--- Problem ---
Render the following material again verbatim, leaving nothing out.

--- Data shown ---
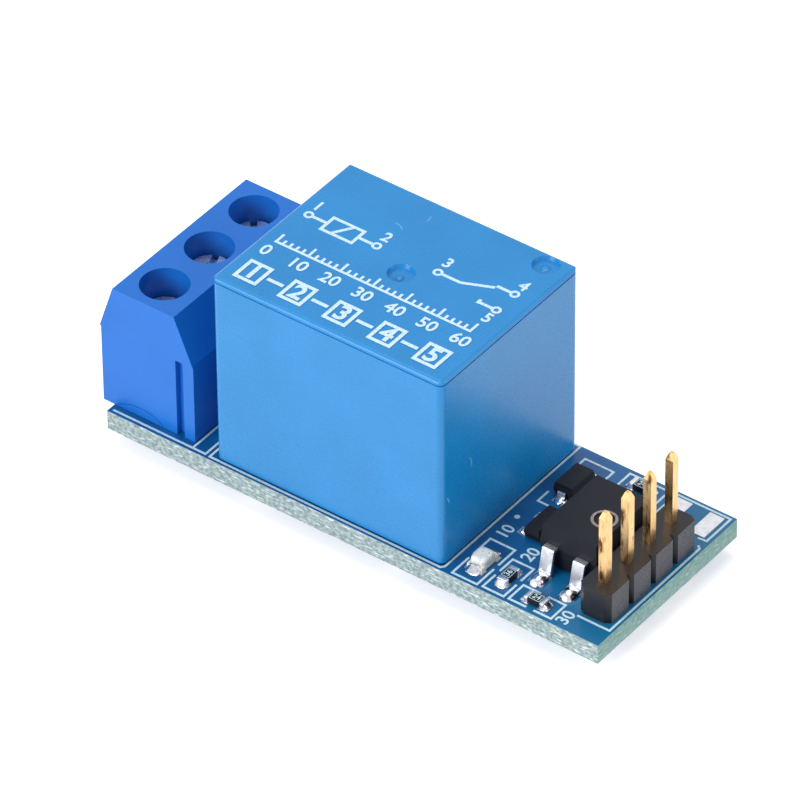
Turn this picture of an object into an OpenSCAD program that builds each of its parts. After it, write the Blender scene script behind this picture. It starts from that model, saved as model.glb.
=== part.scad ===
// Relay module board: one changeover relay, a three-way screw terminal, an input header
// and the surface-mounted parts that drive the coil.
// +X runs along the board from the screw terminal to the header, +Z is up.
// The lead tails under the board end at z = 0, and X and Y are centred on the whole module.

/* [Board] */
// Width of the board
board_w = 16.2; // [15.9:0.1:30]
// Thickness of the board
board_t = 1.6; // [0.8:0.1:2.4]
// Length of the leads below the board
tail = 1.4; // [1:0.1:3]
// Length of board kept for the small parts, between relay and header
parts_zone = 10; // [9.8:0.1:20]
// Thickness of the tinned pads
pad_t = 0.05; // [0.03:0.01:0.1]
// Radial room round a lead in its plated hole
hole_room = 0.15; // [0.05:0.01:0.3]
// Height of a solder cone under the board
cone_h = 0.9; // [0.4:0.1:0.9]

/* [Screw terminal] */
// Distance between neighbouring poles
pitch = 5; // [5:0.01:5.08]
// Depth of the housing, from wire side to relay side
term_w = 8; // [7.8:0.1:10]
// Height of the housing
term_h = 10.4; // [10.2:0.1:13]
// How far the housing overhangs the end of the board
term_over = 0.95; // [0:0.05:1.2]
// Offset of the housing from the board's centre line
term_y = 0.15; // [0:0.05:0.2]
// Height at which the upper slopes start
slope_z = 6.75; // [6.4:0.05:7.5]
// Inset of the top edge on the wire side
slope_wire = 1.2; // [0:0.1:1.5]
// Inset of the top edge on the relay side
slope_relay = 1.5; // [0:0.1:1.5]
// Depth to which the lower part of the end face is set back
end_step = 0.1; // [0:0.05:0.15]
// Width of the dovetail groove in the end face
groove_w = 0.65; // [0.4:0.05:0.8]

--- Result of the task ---
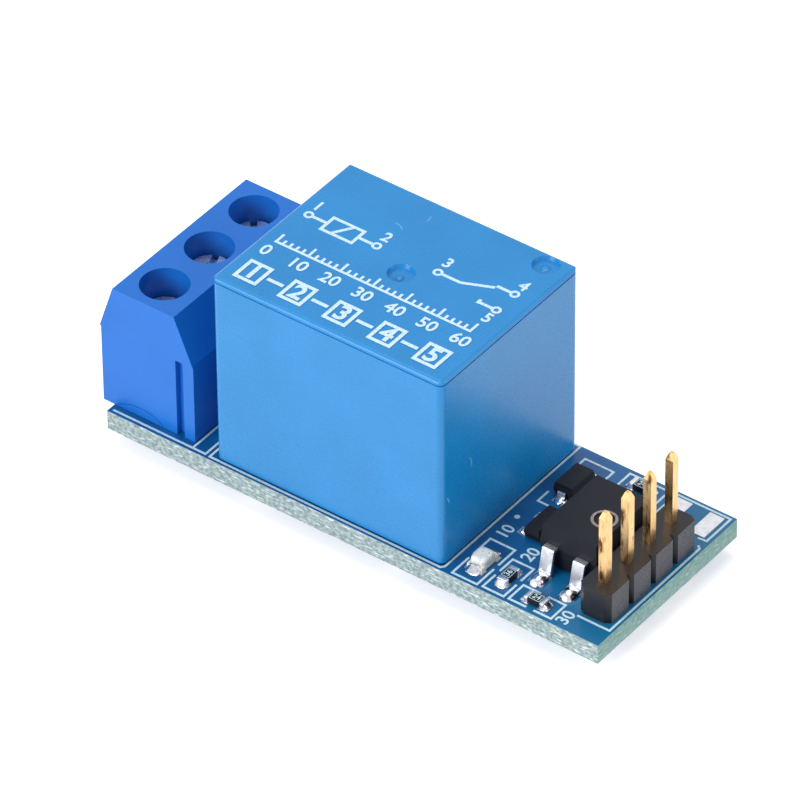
Turn this picture of an object into an OpenSCAD program that builds each of its parts. After it, write the Blender scene script behind this picture. It starts from that model, saved as model.glb.
=== part.scad ===
// Relay module board: one changeover relay, a three-way screw terminal, an input header
// and the surface-mounted parts that drive the coil.
// +X runs along the board from the screw terminal to the header, +Z is up.
// The lead tails under the board end at z = 0, and X and Y are centred on the whole module.

/* [Board] */
// Width of the board
board_w = 16.2; // [15.9:0.1:30]
// Thickness of the board
board_t = 1.6; // [0.8:0.1:2.4]
// Length of the leads below the board
tail = 1.4; // [1:0.1:3]
// Length of board kept for the small parts, between relay and header
parts_zone = 10; // [9.8:0.1:20]
// Thickness of the tinned pads
pad_t = 0.05; // [0.03:0.01:0.1]
// Radial room round a lead in its plated hole
hole_room = 0.15; // [0.05:0.01:0.3]
// Height of a solder cone under the board
cone_h = 0.9; // [0.4:0.1:0.9]

/* [Screw terminal] */
// Distance between neighbouring poles
pitch = 5; // [5:0.01:5.08]
// Depth of the housing, from wire side to relay side
term_w = 8; // [7.8:0.1:10]
// Height of the housing
term_h = 10.4; // [10.2:0.1:13]
// How far the housing overhangs the end of the board
term_over = 0.95; // [0:0.05:1.2]
// Offset of the housing from the board's centre line
term_y = 0.15; // [0:0.05:0.2]
// Height at which the upper slopes start
slope_z = 6.75; // [6.4:0.05:7.5]
// Inset of the top edge on the wire side
slope_wire = 1.2; // [0:0.1:1.5]
// Inset of the top edge on the relay side
slope_relay = 1.5; // [0:0.1:1.5]
// Depth to which the lower part of the end face is set back
end_step = 0.1; // [0:0.05:0.15]
// Width of the dovetail groove in the end face
groove_w = 0.65; // [0.4:0.05:0.8]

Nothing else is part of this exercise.